Labor, however, appears to still not get it.

After the public service statement, Treasurer Chris Bowen and Finance minister Penny Wong were, unwisely, insistent that Coalition policies contained an overall shortfall of $10 billion, and that a Liberal government would make “savage cuts” to find savings.

It’s one thing to legitimately find a shortfall in an opponent’s election costings, and then prosecute the failing until the cows come home.

But it is another matter altogether to campaign, knowingly, on a fabrication and a lie.

It’s worse still to keep doing so after an impartial third party has blown the whistle.

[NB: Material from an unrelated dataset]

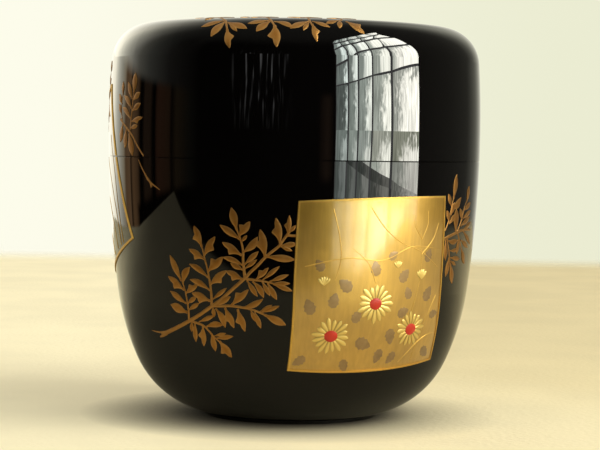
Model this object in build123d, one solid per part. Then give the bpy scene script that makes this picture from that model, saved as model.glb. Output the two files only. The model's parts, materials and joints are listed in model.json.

But we’re talking about the Labor Party, and “decency” is not a word that comes to mind.

Provided there is no game-changing gaffe from the Liberals (and it beggars belief that there will be), yesterday marks the point at which a Coalition triumph next week went from being likely to being a lay-down misere.

Nothing Labor says now can or indeed should be regarded as in any way accurate, reliable, credible, or uttered in good faith.

And in a clear sign the ALP does not learn from its mistakes, the parallels with Anna Bligh’s disastrous campaign in Queensland in 2012 — in which she continued to insist Campbell Newman had committed misconduct requiring CMC investigation, even as she admitted there was no evidence to support the claim — are astonishing.

In eight days time, Tony Abbott will be elected Prime Minister of Australia; it was always likely to be thus, but the scope of the belting Labor now seems destined to suffer has been largely and directly fuelled by its own conduct.

This is an ethically and morally bankrupt government, whose contribution to Australia is minimal, and whose Green-stained “legacy” will largely be erased in the next term of Parliament.

There is nothing left for Labor to campaign on. There is nothing it can say that is of any consequence. Its imbecile of a leader has permitted himself to be caught up in a fast and loose rendition of the truth, and very soon, his party will be annihilated.

For Labor, the party will shortly be over. Australia will be the better for it.